Stated task
Take the lines from the one bearing "2.75)], 0.75, 1.6)" to the one bearing "for body, members", inclusive, and reproduce them exactly; include no other line.

Material provided
** START **

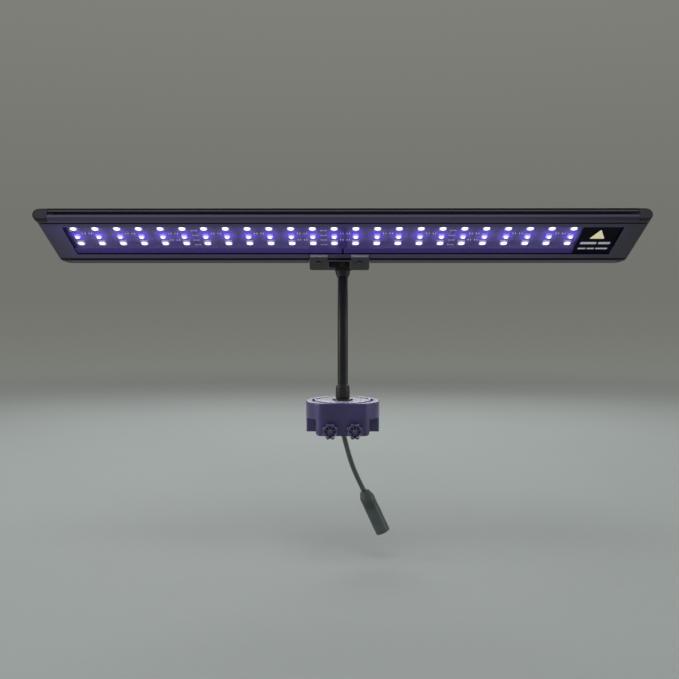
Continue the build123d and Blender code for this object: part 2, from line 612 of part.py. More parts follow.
# =====================================================================
# Power cable from the rear of the clamp, to a round supply socket
# =====================================================================
boot = cz(0, EXIT_Y, -1.0, 4.4, 2.6)
boot += cz(0, EXIT_Y, 3.5, 4.6, 3.6)
boot += cz(0, EXIT_Y, -0.4, 0.95, 3.9)
boot += cz(0, EXIT_Y, -9.0, -0.4, 2.35, 3.3)
boot -= cz(0, EXIT_Y, -12, 8, CABLE_R + 0.03)
save("strain_relief", boot)

CAB = [(0, EXIT_Y, -9.4), (1.7, EXIT_Y, -20.0), (7.6, EXIT_Y, -40.0), (12.6, EXIT_Y, -51.6), (20.0, EXIT_Y, -67.0)]
path = Wire([
    Line((0, EXIT_Y, 4.9), CAB[0]),
    Spline(*CAB, tangents=[(0, 0, -1), (0.42, 0, -0.907)]),
])
cable = sweep(Plane(origin=(0, EXIT_Y, 4.9), z_dir=(0, 0, -1)) * Circle(CABLE_R), path=path)
save("power_cable", cable)

leads = tube_path([(0, 0, 4.6), (0, 0, 2.75), (0, 14.6, 2.75)], 0.75, 1.6)
save("supply_leads", leads)

d = (0.42, 0.907)
ang = degrees(atan2(d[0], d[1]))
# socket axes: local -Z runs along the cable's end direction
SOCK = Location((20.0, EXIT_Y, -67.0), (0, -ang, 0))
sock = cz(0, 0, -26.0, 4.0, 5.5) + cz(0, 0, 4.0, 9.0, 5.5, 3.4)
sock = fillet([e for e in sock.edges().filter_by(GeomType.CIRCLE) if abs(e.center().Z + 26.0) < 0.1], 0.8)
for i in range(4):
    sock -= cz(0, 0, 0.2 - i * 1.6, 0.9 - i * 1.6, 6.5) - cz(0, 0, 0.2 - i * 1.6, 0.9 - i * 1.6, 5.15)
sock -= cz(0, 0, -0.1, 12, CABLE_R + 0.15, CABLE_R + 0.9)
sock -= cz(0, 0, -30, -8.0, 4.0)
sock -= cz(0, 0, -8.5, 0, 1.4)
save("dc_socket_body", sock, SOCK)
sleeve = cz(0, 0, -25.2, -9.0, 3.95) - cz(0, 0, -30, -9.8, 3.2)
sleeve -= cz(0, 0, -12, -5, 1.4)
save("dc_socket_sleeve", sleeve, SOCK)
pin = cz(0, 0, -23.5, -1.2, 1.05)
pin = fillet([e for e in pin.edges().filter_by(GeomType.CIRCLE) if e.center().Z < -23.4], 0.5)
save("dc_socket_pin", pin, SOCK)
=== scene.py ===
import json
import math

import bmesh
import bpy
from mathutils import Matrix, Vector

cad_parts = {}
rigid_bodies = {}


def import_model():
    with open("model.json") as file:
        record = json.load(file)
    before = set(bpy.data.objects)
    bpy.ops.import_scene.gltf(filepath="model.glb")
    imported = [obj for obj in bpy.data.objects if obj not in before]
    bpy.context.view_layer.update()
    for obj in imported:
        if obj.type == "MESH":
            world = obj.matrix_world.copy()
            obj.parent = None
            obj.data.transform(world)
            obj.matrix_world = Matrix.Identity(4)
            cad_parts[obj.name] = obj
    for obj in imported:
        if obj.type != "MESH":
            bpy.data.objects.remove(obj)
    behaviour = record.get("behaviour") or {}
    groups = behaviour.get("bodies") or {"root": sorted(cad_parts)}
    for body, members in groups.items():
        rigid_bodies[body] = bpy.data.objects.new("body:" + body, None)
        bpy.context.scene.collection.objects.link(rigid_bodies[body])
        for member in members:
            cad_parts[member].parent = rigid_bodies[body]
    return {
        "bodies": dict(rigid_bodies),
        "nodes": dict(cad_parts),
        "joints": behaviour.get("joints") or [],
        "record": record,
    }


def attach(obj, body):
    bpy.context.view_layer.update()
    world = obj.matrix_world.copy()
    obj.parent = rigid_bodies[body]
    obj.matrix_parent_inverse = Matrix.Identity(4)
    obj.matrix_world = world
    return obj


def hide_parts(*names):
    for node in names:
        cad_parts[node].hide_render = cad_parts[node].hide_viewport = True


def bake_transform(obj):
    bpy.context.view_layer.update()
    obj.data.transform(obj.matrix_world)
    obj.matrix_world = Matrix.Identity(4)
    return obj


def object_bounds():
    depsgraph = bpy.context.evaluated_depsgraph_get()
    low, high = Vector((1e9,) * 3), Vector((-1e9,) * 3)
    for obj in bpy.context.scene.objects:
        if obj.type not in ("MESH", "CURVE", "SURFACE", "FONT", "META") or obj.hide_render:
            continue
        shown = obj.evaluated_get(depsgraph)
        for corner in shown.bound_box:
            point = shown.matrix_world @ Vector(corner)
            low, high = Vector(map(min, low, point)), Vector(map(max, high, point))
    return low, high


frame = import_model()
NODES = frame["nodes"]
cad_lo, cad_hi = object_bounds()
scene = bpy.context.scene
MM = 0.001

# ---------------------------------------------------------------------------
# The head's own axes: x along it, y across it (0 at the rear edge, negative
# towards the front) and z up through it from the underside
# ---------------------------------------------------------------------------
TILT = math.radians(26.24)
HEAD_Y, HEAD_Z = 11.08, 114.2
HEAD_LENGTH, HEAD_WIDTH, HEAD_THICK = 420.0, 61.2, 8.8
HEAD_FRAME = Matrix.Translation((0, HEAD_Y, HEAD_Z)) @ Matrix.Rotation(-TILT, 4, "X")
WORLD_FRAME = Matrix.Identity(4)

# Emitters stand in columns along x and three rows across y, on four boards
FIRST_COLUMN_X, COLUMN_PITCH = -189.6, 15.3
BOARDS, COLUMNS_PER_BOARD = 4, 6
FRONT_ROW, MIDDLE_ROW, REAR_ROW = -41.4, -30.5, -21.0
WHITE_ROWS = (FRONT_ROW, REAR_ROW)
BOARD_Z = 5.6  # underside of the boards


# ---------------------------------------------------------------------------
# Mesh helpers: a mesh is a pair (vertices, faces)
# ---------------------------------------------------------------------------
def make_object(name, mesh, space, sharp_angle):
    """Write a mesh, drawn in the axes of space, as a smooth-shaded object."""
    verts, faces = mesh
    data = bpy.data.meshes.new(name)
    data.from_pydata([tuple((space @ Vector(v)) * MM) for v in verts], [], [tuple(f) for f in faces])
    data.validate()
    bm = bmesh.new()
    bm.from_mesh(data)
    bmesh.ops.remove_doubles(bm, verts=bm.verts, dist=1e-8)
    bmesh.ops.recalc_face_normals(bm, faces=bm.faces)
    bm.to_mesh(data)
    bm.free()
    ob = bpy.data.objects.new(name, data)
    scene.collection.objects.link(ob)
    data.shade_smooth()
    data.set_sharp_from_angle(angle=math.radians(sharp_angle))
    return ob


def add_piece(name, mesh, material, slot, body="head", space=HEAD_FRAME, sharp=40, replaces=None):
    """Make an object that rides on a body, in place of the CAD piece it replaces."""
    ob = make_object(name, mesh, space, sharp)
    ob.data.materials.append(MATERIALS[material])
    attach(ob, body)
    if replaces:
        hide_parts(replaces)


def box(length, width, height, bevel, segments):
    bm = bmesh.new()
    bmesh.ops.create_cube(bm, size=1.0)
    for v in bm.verts:
        v.co = Vector((v.co.x * length, v.co.y * width, v.co.z * height))
    bmesh.ops.bevel(
        bm, geom=list(bm.edges), offset=bevel, segments=segments, profile=0.5, affect="EDGES"
    )
    bm.verts.ensure_lookup_table()
    bm.verts.index_update()
    verts = [tuple(v.co) for v in bm.verts]
    faces = [tuple(v.index for v in f.verts) for f in bm.faces]
    bm.free()
    return verts, faces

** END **

Reply to the exercise
leads = tube_path([(0, 0, 4.6), (0, 0, 2.75), (0, 14.6, 2.75)], 0.75, 1.6)
save("supply_leads", leads)

d = (0.42, 0.907)
ang = degrees(atan2(d[0], d[1]))
# socket axes: local -Z runs along the cable's end direction
SOCK = Location((20.0, EXIT_Y, -67.0), (0, -ang, 0))
sock = cz(0, 0, -26.0, 4.0, 5.5) + cz(0, 0, 4.0, 9.0, 5.5, 3.4)
sock = fillet([e for e in sock.edges().filter_by(GeomType.CIRCLE) if abs(e.center().Z + 26.0) < 0.1], 0.8)
for i in range(4):
    sock -= cz(0, 0, 0.2 - i * 1.6, 0.9 - i * 1.6, 6.5) - cz(0, 0, 0.2 - i * 1.6, 0.9 - i * 1.6, 5.15)
sock -= cz(0, 0, -0.1, 12, CABLE_R + 0.15, CABLE_R + 0.9)
sock -= cz(0, 0, -30, -8.0, 4.0)
sock -= cz(0, 0, -8.5, 0, 1.4)
save("dc_socket_body", sock, SOCK)
sleeve = cz(0, 0, -25.2, -9.0, 3.95) - cz(0, 0, -30, -9.8, 3.2)
sleeve -= cz(0, 0, -12, -5, 1.4)
save("dc_socket_sleeve", sleeve, SOCK)
pin = cz(0, 0, -23.5, -1.2, 1.05)
pin = fillet([e for e in pin.edges().filter_by(GeomType.CIRCLE) if e.center().Z < -23.4], 0.5)
save("dc_socket_pin", pin, SOCK)
=== scene.py ===
import json
import math

import bmesh
import bpy
from mathutils import Matrix, Vector

cad_parts = {}
rigid_bodies = {}


def import_model():
    with open("model.json") as file:
        record = json.load(file)
    before = set(bpy.data.objects)
    bpy.ops.import_scene.gltf(filepath="model.glb")
    imported = [obj for obj in bpy.data.objects if obj not in before]
    bpy.context.view_layer.update()
    for obj in imported:
        if obj.type == "MESH":
            world = obj.matrix_world.copy()
            obj.parent = None
            obj.data.transform(world)
            obj.matrix_world = Matrix.Identity(4)
            cad_parts[obj.name] = obj
    for obj in imported:
        if obj.type != "MESH":
            bpy.data.objects.remove(obj)
    behaviour = record.get("behaviour") or {}
    groups = behaviour.get("bodies") or {"root": sorted(cad_parts)}
    for body, members in groups.items():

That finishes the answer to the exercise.